__Task__. Restate all of the data exactly.

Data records

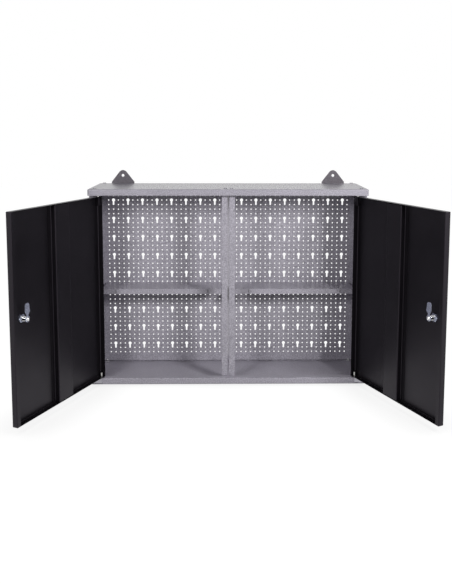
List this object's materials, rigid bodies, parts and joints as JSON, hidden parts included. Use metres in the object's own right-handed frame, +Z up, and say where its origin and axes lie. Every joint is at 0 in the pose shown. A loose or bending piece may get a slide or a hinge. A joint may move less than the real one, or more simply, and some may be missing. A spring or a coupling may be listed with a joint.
{
  "type": "wall tool cabinet",
  "caption": "Shallow wall cabinet of sheet steel with two open doors, perforated keyhole back panels, a shelf in each half, hanging ears, pin hinges and cam locks.",
  "frame": {"origin": "middle of the case's base, on the surface that it stands on", "axes": "+X to the viewer's right across the width, -Y out of the open front, +Z up"},
  "size_m": [1.054, 0.5299, 0.6125],
  "materials": {
    "case_coat": "light grey hammertone powder coat, semi-gloss",
    "ear_coat": "darker grey powder coat, semi-gloss",
    "door_coat": "black gloss powder coat with fine orange peel",
    "zinc": "bright zinc plate",
    "lock_chrome": "bright nickel-chrome plate on die casting"
  },
  "bodies": {
    "cabinet": {"top_panel": "case_coat", "bottom_panel": "case_coat", "side_panel_left": "case_coat", "side_panel_right": "case_coat", "centre_post_left": "case_coat", "centre_post_right": "case_coat", "back_panel_left": "case_coat", "back_panel_right": "case_coat", "shelf_left": "case_coat", "shelf_right": "case_coat", "shelf_gussets_left": "case_coat", "shelf_gussets_right": "case_coat", "hanging_ear_left": "ear_coat", "hanging_ear_right": "ear_coat", "hinge_brackets_left": "zinc", "hinge_brackets_right": "zinc"},
    "left_door": {"door_left": "door_coat", "door_stiffener_left": "door_coat", "lock_barrel_left": "lock_chrome", "lock_nut_left": "zinc"},
    "left_lock": {"lock_plug_left": "lock_chrome", "lock_cam_left": "zinc"},
    "right_door": {"door_right": "door_coat", "door_stiffener_right": "door_coat", "lock_barrel_right": "lock_chrome", "lock_nut_right": "zinc"},
    "right_lock": {"lock_plug_right": "lock_chrome", "lock_cam_right": "zinc"}
  },
  "joints": [
    {"name": "left_door_hinge", "type": "hinge", "parent": "cabinet", "child": "left_door", "pos_m": [-0.3705, -0.09, 0.2853], "axis": [0, 0, 1], "range_deg": [-66, 114]},
    {"name": "right_door_hinge", "type": "hinge", "parent": "cabinet", "child": "right_door", "pos_m": [0.3705, -0.09, 0.2853], "axis": [0, 0, -1], "range_deg": [-66, 114]},
    {"name": "left_lock_turn", "type": "hinge", "parent": "left_door", "child": "left_lock", "pos_m": [-0.5033, -0.38827, 0.282], "axis": [0.9135, -0.4067, 0], "range_deg": [0, 90]},
    {"name": "right_lock_turn", "type": "hinge", "parent": "right_door", "child": "right_lock", "pos_m": [0.5033, -0.38827, 0.282], "axis": [0.9135, 0.4067, 0], "range_deg": [0, 90]}
  ]
}
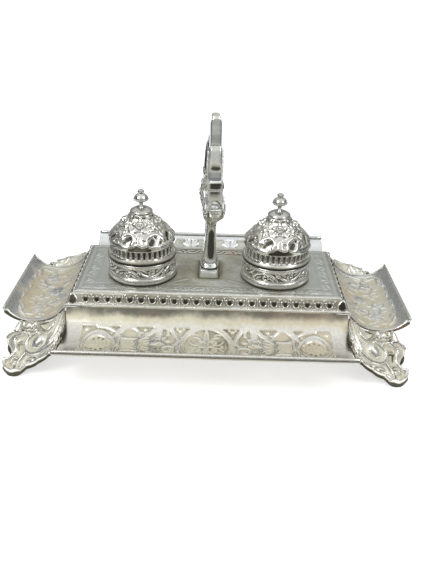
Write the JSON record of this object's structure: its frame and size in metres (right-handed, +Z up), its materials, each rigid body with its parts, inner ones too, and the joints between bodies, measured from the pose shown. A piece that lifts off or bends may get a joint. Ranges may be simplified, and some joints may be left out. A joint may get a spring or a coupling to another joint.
{
  "type": "desk inkstand",
  "caption": "Footed desk inkstand with a raised platform, pen trays on all four sides, two hinged-lid ink wells and a central carrying handle.",
  "frame": {"origin": "middle of the bounding box at the height of the feet's flat pads", "axes": "+X along the long side to the right, +Y to the rear where the lid hinges are, +Z up"},
  "size_m": [0.3078, 0.213, 0.1711],
  "materials": {
    "silver_sheet": "stamped silver plated sheet with warm tarnish in the recesses",
    "silver_cast": "cast silver plate, polished on the high points",
    "tinned_brass": "dull, unpolished",
    "brass": "aged brass",
    "steel": "blackened steel",
    "clear_glass": "pressed clear glass"
  },
  "bodies": {
    "stand": {"platform_top": "silver_sheet", "platform_frame": "tinned_brass", "corner_blocks": "brass", "moulding_front": "silver_sheet", "moulding_rear": "silver_sheet", "moulding_left": "silver_sheet", "moulding_right": "silver_sheet", "corner_leaves": "silver_sheet", "front_tray": "silver_sheet", "rear_tray": "silver_sheet", "left_tray": "silver_sheet", "right_tray": "silver_sheet", "foot_front_left": "silver_cast", "foot_front_right": "silver_cast", "foot_rear_left": "silver_cast", "foot_rear_right": "silver_cast", "foot_screws": "steel", "handle_block": "silver_cast", "handle": "silver_cast", "handle_stud": "steel", "handle_washer": "brass", "handle_nut": "brass", "left_drum": "silver_sheet", "right_drum": "silver_sheet", "drum_screws": "steel", "left_liner": "clear_glass", "right_liner": "clear_glass", "left_hinge_leaf": "silver_cast", "right_hinge_leaf": "silver_cast", "left_hinge_pin": "brass", "right_hinge_pin": "brass"},
    "left_cover": {"left_lid": "silver_sheet", "left_lid_leaf": "silver_cast", "left_collar": "silver_cast", "left_finial": "silver_cast", "left_finial_nut": "brass"},
    "right_cover": {"right_lid": "silver_sheet", "right_lid_leaf": "silver_cast", "right_collar": "silver_cast", "right_finial": "silver_cast", "right_finial_nut": "brass"}
  },
  "joints": [
    {"name": "left_lid_hinge", "type": "hinge", "parent": "stand", "child": "left_cover", "pos_m": [-0.0523, 0.02175, 0.0628], "axis": [-1, 0, 0], "range_deg": [0, 100]},
    {"name": "right_lid_hinge", "type": "hinge", "parent": "stand", "child": "right_cover", "pos_m": [0.0523, 0.02175, 0.0628], "axis": [-1, 0, 0], "range_deg": [0, 100]}
  ]
}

__Exercise response__.
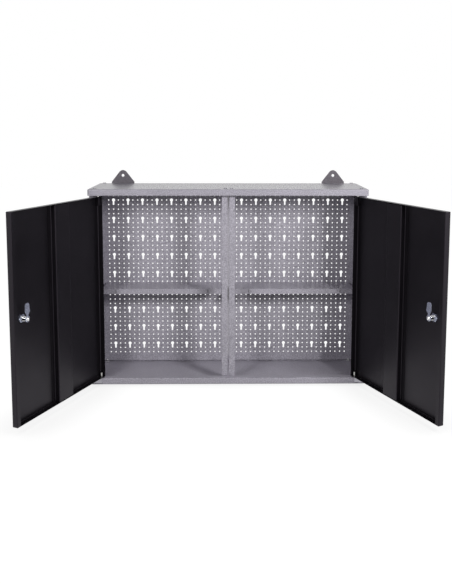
List this object's materials, rigid bodies, parts and joints as JSON, hidden parts included. Use metres in the object's own right-handed frame, +Z up, and say where its origin and axes lie. Every joint is at 0 in the pose shown. A loose or bending piece may get a slide or a hinge. A joint may move less than the real one, or more simply, and some may be missing. A spring or a coupling may be listed with a joint.
{
  "type": "wall tool cabinet",
  "caption": "Shallow wall cabinet of sheet steel with two open doors, perforated keyhole back panels, a shelf in each half, hanging ears, pin hinges and cam locks.",
  "frame": {"origin": "middle of the case's base, on the surface that it stands on", "axes": "+X to the viewer's right across the width, -Y out of the open front, +Z up"},
  "size_m": [1.054, 0.5299, 0.6125],
  "materials": {
    "case_coat": "light grey hammertone powder coat, semi-gloss",
    "ear_coat": "darker grey powder coat, semi-gloss",
    "door_coat": "black gloss powder coat with fine orange peel",
    "zinc": "bright zinc plate",
    "lock_chrome": "bright nickel-chrome plate on die casting"
  },
  "bodies": {
    "cabinet": {"top_panel": "case_coat", "bottom_panel": "case_coat", "side_panel_left": "case_coat", "side_panel_right": "case_coat", "centre_post_left": "case_coat", "centre_post_right": "case_coat", "back_panel_left": "case_coat", "back_panel_right": "case_coat", "shelf_left": "case_coat", "shelf_right": "case_coat", "shelf_gussets_left": "case_coat", "shelf_gussets_right": "case_coat", "hanging_ear_left": "ear_coat", "hanging_ear_right": "ear_coat", "hinge_brackets_left": "zinc", "hinge_brackets_right": "zinc"},
    "left_door": {"door_left": "door_coat", "door_stiffener_left": "door_coat", "lock_barrel_left": "lock_chrome", "lock_nut_left": "zinc"},
    "left_lock": {"lock_plug_left": "lock_chrome", "lock_cam_left": "zinc"},
    "right_door": {"door_right": "door_coat", "door_stiffener_right": "door_coat", "lock_barrel_right": "lock_chrome", "lock_nut_right": "zinc"},
    "right_lock": {"lock_plug_right": "lock_chrome", "lock_cam_right": "zinc"}
  },
  "joints": [
    {"name": "left_door_hinge", "type": "hinge", "parent": "cabinet", "child": "left_door", "pos_m": [-0.3705, -0.09, 0.2853], "axis": [0, 0, 1], "range_deg": [-66, 114]},
    {"name": "right_door_hinge", "type": "hinge", "parent": "cabinet", "child": "right_door", "pos_m": [0.3705, -0.09, 0.2853], "axis": [0, 0, -1], "range_deg": [-66, 114]},
    {"name": "left_lock_turn", "type": "hinge", "parent": "left_door", "child": "left_lock", "pos_m": [-0.5033, -0.38827, 0.282], "axis": [0.9135, -0.4067, 0], "range_deg": [0, 90]},
    {"name": "right_lock_turn", "type": "hinge", "parent": "right_door", "child": "right_lock", "pos_m": [0.5033, -0.38827, 0.282], "axis": [0.9135, 0.4067, 0], "range_deg": [0, 90]}
  ]
}
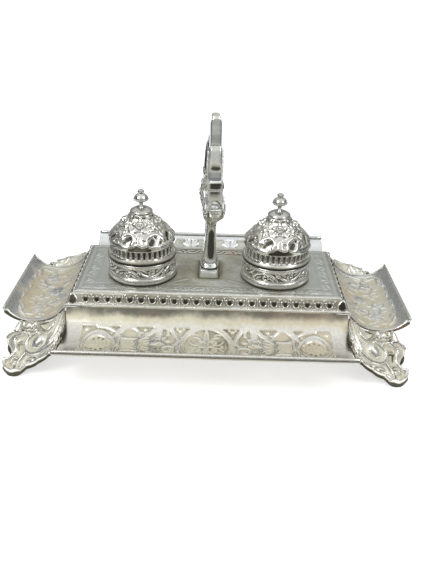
Write the JSON record of this object's structure: its frame and size in metres (right-handed, +Z up), its materials, each rigid body with its parts, inner ones too, and the joints between bodies, measured from the pose shown. A piece that lifts off or bends may get a joint. Ranges may be simplified, and some joints may be left out. A joint may get a spring or a coupling to another joint.
{
  "type": "desk inkstand",
  "caption": "Footed desk inkstand with a raised platform, pen trays on all four sides, two hinged-lid ink wells and a central carrying handle.",
  "frame": {"origin": "middle of the bounding box at the height of the feet's flat pads", "axes": "+X along the long side to the right, +Y to the rear where the lid hinges are, +Z up"},
  "size_m": [0.3078, 0.213, 0.1711],
  "materials": {
    "silver_sheet": "stamped silver plated sheet with warm tarnish in the recesses",
    "silver_cast": "cast silver plate, polished on the high points",
    "tinned_brass": "dull, unpolished",
    "brass": "aged brass",
    "steel": "blackened steel",
    "clear_glass": "pressed clear glass"
  },
  "bodies": {
    "stand": {"platform_top": "silver_sheet", "platform_frame": "tinned_brass", "corner_blocks": "brass", "moulding_front": "silver_sheet", "moulding_rear": "silver_sheet", "moulding_left": "silver_sheet", "moulding_right": "silver_sheet", "corner_leaves": "silver_sheet", "front_tray": "silver_sheet", "rear_tray": "silver_sheet", "left_tray": "silver_sheet", "right_tray": "silver_sheet", "foot_front_left": "silver_cast", "foot_front_right": "silver_cast", "foot_rear_left": "silver_cast", "foot_rear_right": "silver_cast", "foot_screws": "steel", "handle_block": "silver_cast", "handle": "silver_cast", "handle_stud": "steel", "handle_washer": "brass", "handle_nut": "brass", "left_drum": "silver_sheet", "right_drum": "silver_sheet", "drum_screws": "steel", "left_liner": "clear_glass", "right_liner": "clear_glass", "left_hinge_leaf": "silver_cast", "right_hinge_leaf": "silver_cast", "left_hinge_pin": "brass", "right_hinge_pin": "brass"},
    "left_cover": {"left_lid": "silver_sheet", "left_lid_leaf": "silver_cast", "left_collar": "silver_cast", "left_finial": "silver_cast", "left_finial_nut": "brass"},
    "right_cover": {"right_lid": "silver_sheet", "right_lid_leaf": "silver_cast", "right_collar": "silver_cast", "right_finial": "silver_cast", "right_finial_nut": "brass"}
  },
  "joints": [
    {"name": "left_lid_hinge", "type": "hinge", "parent": "stand", "child": "left_cover", "pos_m": [-0.0523, 0.02175, 0.0628], "axis": [-1, 0, 0], "range_deg": [0, 100]},
    {"name": "right_lid_hinge", "type": "hinge", "parent": "stand", "child": "right_cover", "pos_m": [0.0523, 0.02175, 0.0628], "axis": [-1, 0, 0], "range_deg": [0, 100]}
  ]
}